DATA EXCERPT =>

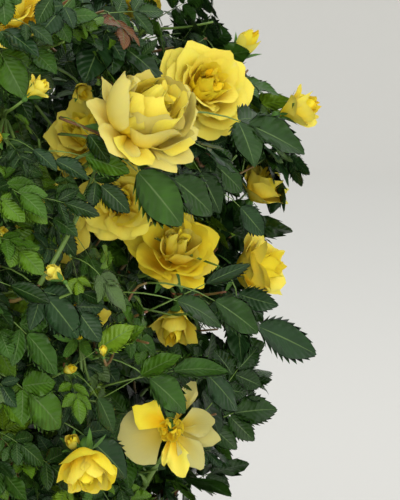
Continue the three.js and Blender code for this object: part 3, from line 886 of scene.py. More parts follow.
def resampled(line, count):
    """A line of points with a given count of points, evenly by place."""
    place = np.linspace(0, len(line) - 1, count)
    k = np.minimum(place.astype(int), len(line) - 2)
    return line[k] + (line[k + 1] - line[k]) * (place - k)[:, None]


def add_piece(name, shell, materials, slot, replaced=()):
    """A mesh object from a shell, riding on the root and standing for the frame's nodes that it
    replaces."""
    mesh = bpy.data.meshes.new(name)
    loops = np.concatenate([shell.quads.ravel(), shell.triangles.ravel()])
    starts = np.concatenate([
        np.arange(len(shell.quads)) * 4,
        len(shell.quads) * 4 + np.arange(len(shell.triangles)) * 3,
    ])
    mesh.vertices.add(len(shell.points))
    mesh.vertices.foreach_set("co", shell.points.astype(np.float32).ravel())
    mesh.loops.add(len(loops))
    mesh.loops.foreach_set("vertex_index", loops.astype(np.int32))
    mesh.polygons.add(len(starts))
    mesh.polygons.foreach_set("loop_start", starts.astype(np.int32))
    for material in materials:
        mesh.materials.append(material)
    tones = np.concatenate([shell.quad_tones, shell.triangle_tones]).astype(np.int32)
    mesh.polygons.foreach_set("material_index", tones)
    mesh.polygons.foreach_set("use_smooth", np.ones(len(starts), bool))
    blade = mesh.uv_layers.new(name="blade")
    blade.uv.foreach_set("vector", shell.uv[loops].astype(np.float32).ravel())
    mesh.update(calc_edges=True)
    mesh.validate()
    piece = bpy.data.objects.new(name, mesh)
    bpy.context.scene.collection.objects.link(piece)
    if slot:
        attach(piece, "root")
        if replaced:
            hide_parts(*replaced)
    return piece


def value_noise(x, y, seed):
    """Smooth noise from 0 to 1 over two whole-number grids: seeded values at the crossings, eased
    between."""
    table = np.random.default_rng(seed).random((64, 64))
    cx, cy = np.floor(x).astype(int), np.floor(y).astype(int)
    fx, fy = x - cx, y - cy
    fx, fy = fx * fx * (3 - 2 * fx), fy * fy * (3 - 2 * fy)
    low, high = (
        table[cx % 64, row % 64] * (1 - fx) + table[(cx + 1) % 64, row % 64] * fx
        for row in (cy, cy + 1)
    )
    return low * (1 - fy) + high * fy


# ---------------------------------------------------------------- shapes of the woody pieces
def base_stem_shell(rows=56, columns=120):
    """The knobbly base stem: its outline turned about Z, swollen under each lower cane, with bark
    relief of ridges that run upwards, parted by cracks. The cut at the ground is flat."""
    outline = np.array(BASE_OUTLINE)
    v = np.linspace(0, 1, rows)[:, None]
    turn = np.linspace(0, 2 * math.pi, columns, endpoint=False)[None]
    place = np.linspace(0, len(outline) - 1, rows)
    radius = np.interp(place, np.arange(len(outline)), outline[:, 0])[:, None]
    height = np.interp(place, np.arange(len(outline)), outline[:, 1])[:, None] * BASE_HEIGHT
    knobs = 1 + BASE_KNOBS * np.cos(5 * (turn - math.radians(TIERS[0]["azimuth"])))
    ridge = value_noise(turn * BARK_RIDGES / (2 * math.pi) + 3 * v, v * 5 + 0 * turn, 5)
    crack = np.abs(value_noise(turn * BARK_CRACKS / (2 * math.pi), v * 8 + 0 * turn, 9) - 0.5) * 2
    relief = RIDGE_HEIGHT * (ridge - 0.5) - CRACK_DEPTH * np.exp(-((crack / 0.12) ** 2))
    relief = relief * np.sin(np.pi * np.clip(v * 1.05, 0.06, 1))
    r = radius * BASE_RADIUS * knobs + relief
    height = height + 0 * turn
    points = np.stack([r * np.cos(turn) + height * BASE_LEAN, r * np.sin(turn), height], -1)
    ends = [[0, 0, 0], [BASE_HEIGHT * BASE_LEAN, 0, BASE_HEIGHT]]
    return Shell(np.concatenate([points.reshape(-1, 3), ends]), *closed_tube(rows, columns))


def canes_shell(rows=90, sides=14):
    """The canes: tubes that taper, swell a little at each node, and end just inside the base stem
    and just short of their stems."""
    lines, radii = [], []
    for k, cane in enumerate(plant().canes):
        line = resampled(cane["line"], rows)
        share = np.linspace(0, 1, rows)
        nodes = np.cos(2 * math.pi * share * line_length(line) / CANE_NODES + k) ** 16
        lines.append(line)
        radii.append(lerp(cane["radii"], share) * (0.97 + 0.14 * nodes))
    return tubes(lines, np.array(radii), sides)


def shoots_shell():
    """Stems and shoots as tubes, thicker where they leave what carries them, and the finer side
    twigs, some of them reddish."""
    grown = plant()
    share = np.linspace(0, 1, SHOOT_STEPS + 1)
    swell = 1 + 0.45 * np.exp(-((share / 0.07) ** 2)) + 0.05 * np.cos(share * 40)
    stem_share = np.linspace(0, 1, STEM_LINE_STEPS + 2)
    stem_radii = np.array([
        lerp((cane["radii"][1], SHOOT_RADII[0]), stem_share) for cane in grown.canes
    ])
    stem_swell = 1 + 0.05 * np.cos(stem_share * 60)
    stems = tubes([stem["line"] for stem in grown.stems], stem_radii * stem_swell, 10)
    shoots = tubes([shoot["line"] for shoot in grown.shoots], lerp(SHOOT_RADII, share) * swell, 7)
    tones = (np.random.default_rng(5).random(len(twigs())) < 0.3).astype(int)
    thick = np.array([twig.get("thick", 1.0) for twig in twigs()])[:, None]
    radii = thick * lerp(TWIG_RADII, np.linspace(0, 1, TWIG_STEPS + 1))
    return Shell.joined([stems, shoots, tubes([twig["line"] for twig in twigs()], radii, 5, tones)])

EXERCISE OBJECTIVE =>
Would you reproduce the material above in full, exactly as given?

ANSWER TO THE PROBLEM =>
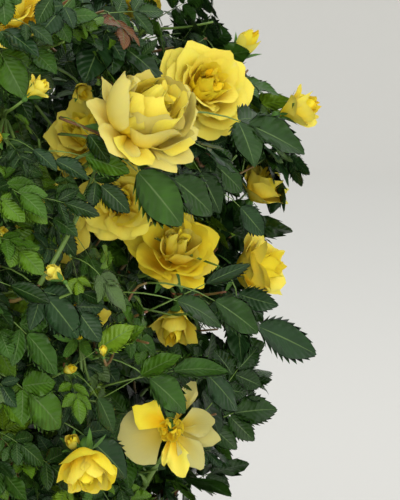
Continue the three.js and Blender code for this object: part 3, from line 886 of scene.py. More parts follow.
def resampled(line, count):
    """A line of points with a given count of points, evenly by place."""
    place = np.linspace(0, len(line) - 1, count)
    k = np.minimum(place.astype(int), len(line) - 2)
    return line[k] + (line[k + 1] - line[k]) * (place - k)[:, None]


def add_piece(name, shell, materials, slot, replaced=()):
    """A mesh object from a shell, riding on the root and standing for the frame's nodes that it
    replaces."""
    mesh = bpy.data.meshes.new(name)
    loops = np.concatenate([shell.quads.ravel(), shell.triangles.ravel()])
    starts = np.concatenate([
        np.arange(len(shell.quads)) * 4,
        len(shell.quads) * 4 + np.arange(len(shell.triangles)) * 3,
    ])
    mesh.vertices.add(len(shell.points))
    mesh.vertices.foreach_set("co", shell.points.astype(np.float32).ravel())
    mesh.loops.add(len(loops))
    mesh.loops.foreach_set("vertex_index", loops.astype(np.int32))
    mesh.polygons.add(len(starts))
    mesh.polygons.foreach_set("loop_start", starts.astype(np.int32))
    for material in materials:
        mesh.materials.append(material)
    tones = np.concatenate([shell.quad_tones, shell.triangle_tones]).astype(np.int32)
    mesh.polygons.foreach_set("material_index", tones)
    mesh.polygons.foreach_set("use_smooth", np.ones(len(starts), bool))
    blade = mesh.uv_layers.new(name="blade")
    blade.uv.foreach_set("vector", shell.uv[loops].astype(np.float32).ravel())
    mesh.update(calc_edges=True)
    mesh.validate()
    piece = bpy.data.objects.new(name, mesh)
    bpy.context.scene.collection.objects.link(piece)
    if slot:
        attach(piece, "root")
        if replaced:
            hide_parts(*replaced)
    return piece


def value_noise(x, y, seed):
    """Smooth noise from 0 to 1 over two whole-number grids: seeded values at the crossings, eased
    between."""
    table = np.random.default_rng(seed).random((64, 64))
    cx, cy = np.floor(x).astype(int), np.floor(y).astype(int)
    fx, fy = x - cx, y - cy
    fx, fy = fx * fx * (3 - 2 * fx), fy * fy * (3 - 2 * fy)
    low, high = (
        table[cx % 64, row % 64] * (1 - fx) + table[(cx + 1) % 64, row % 64] * fx
        for row in (cy, cy + 1)
    )
    return low * (1 - fy) + high * fy


# ---------------------------------------------------------------- shapes of the woody pieces
def base_stem_shell(rows=56, columns=120):
    """The knobbly base stem: its outline turned about Z, swollen under each lower cane, with bark
    relief of ridges that run upwards, parted by cracks. The cut at the ground is flat."""
    outline = np.array(BASE_OUTLINE)
    v = np.linspace(0, 1, rows)[:, None]
    turn = np.linspace(0, 2 * math.pi, columns, endpoint=False)[None]
    place = np.linspace(0, len(outline) - 1, rows)
    radius = np.interp(place, np.arange(len(outline)), outline[:, 0])[:, None]
    height = np.interp(place, np.arange(len(outline)), outline[:, 1])[:, None] * BASE_HEIGHT
    knobs = 1 + BASE_KNOBS * np.cos(5 * (turn - math.radians(TIERS[0]["azimuth"])))
    ridge = value_noise(turn * BARK_RIDGES / (2 * math.pi) + 3 * v, v * 5 + 0 * turn, 5)
    crack = np.abs(value_noise(turn * BARK_CRACKS / (2 * math.pi), v * 8 + 0 * turn, 9) - 0.5) * 2
    relief = RIDGE_HEIGHT * (ridge - 0.5) - CRACK_DEPTH * np.exp(-((crack / 0.12) ** 2))
    relief = relief * np.sin(np.pi * np.clip(v * 1.05, 0.06, 1))
    r = radius * BASE_RADIUS * knobs + relief
    height = height + 0 * turn
    points = np.stack([r * np.cos(turn) + height * BASE_LEAN, r * np.sin(turn), height], -1)
    ends = [[0, 0, 0], [BASE_HEIGHT * BASE_LEAN, 0, BASE_HEIGHT]]
    return Shell(np.concatenate([points.reshape(-1, 3), ends]), *closed_tube(rows, columns))


def canes_shell(rows=90, sides=14):
    """The canes: tubes that taper, swell a little at each node, and end just inside the base stem
    and just short of their stems."""
    lines, radii = [], []
    for k, cane in enumerate(plant().canes):
        line = resampled(cane["line"], rows)
        share = np.linspace(0, 1, rows)
        nodes = np.cos(2 * math.pi * share * line_length(line) / CANE_NODES + k) ** 16
        lines.append(line)
        radii.append(lerp(cane["radii"], share) * (0.97 + 0.14 * nodes))
    return tubes(lines, np.array(radii), sides)


def shoots_shell():
    """Stems and shoots as tubes, thicker where they leave what carries them, and the finer side
    twigs, some of them reddish."""
    grown = plant()
    share = np.linspace(0, 1, SHOOT_STEPS + 1)
    swell = 1 + 0.45 * np.exp(-((share / 0.07) ** 2)) + 0.05 * np.cos(share * 40)
    stem_share = np.linspace(0, 1, STEM_LINE_STEPS + 2)
    stem_radii = np.array([
        lerp((cane["radii"][1], SHOOT_RADII[0]), stem_share) for cane in grown.canes
    ])
    stem_swell = 1 + 0.05 * np.cos(stem_share * 60)
    stems = tubes([stem["line"] for stem in grown.stems], stem_radii * stem_swell, 10)
    shoots = tubes([shoot["line"] for shoot in grown.shoots], lerp(SHOOT_RADII, share) * swell, 7)
    tones = (np.random.default_rng(5).random(len(twigs())) < 0.3).astype(int)
    thick = np.array([twig.get("thick", 1.0) for twig in twigs()])[:, None]
    radii = thick * lerp(TWIG_RADII, np.linspace(0, 1, TWIG_STEPS + 1))
    return Shell.joined([stems, shoots, tubes([twig["line"] for twig in twigs()], radii, 5, tones)])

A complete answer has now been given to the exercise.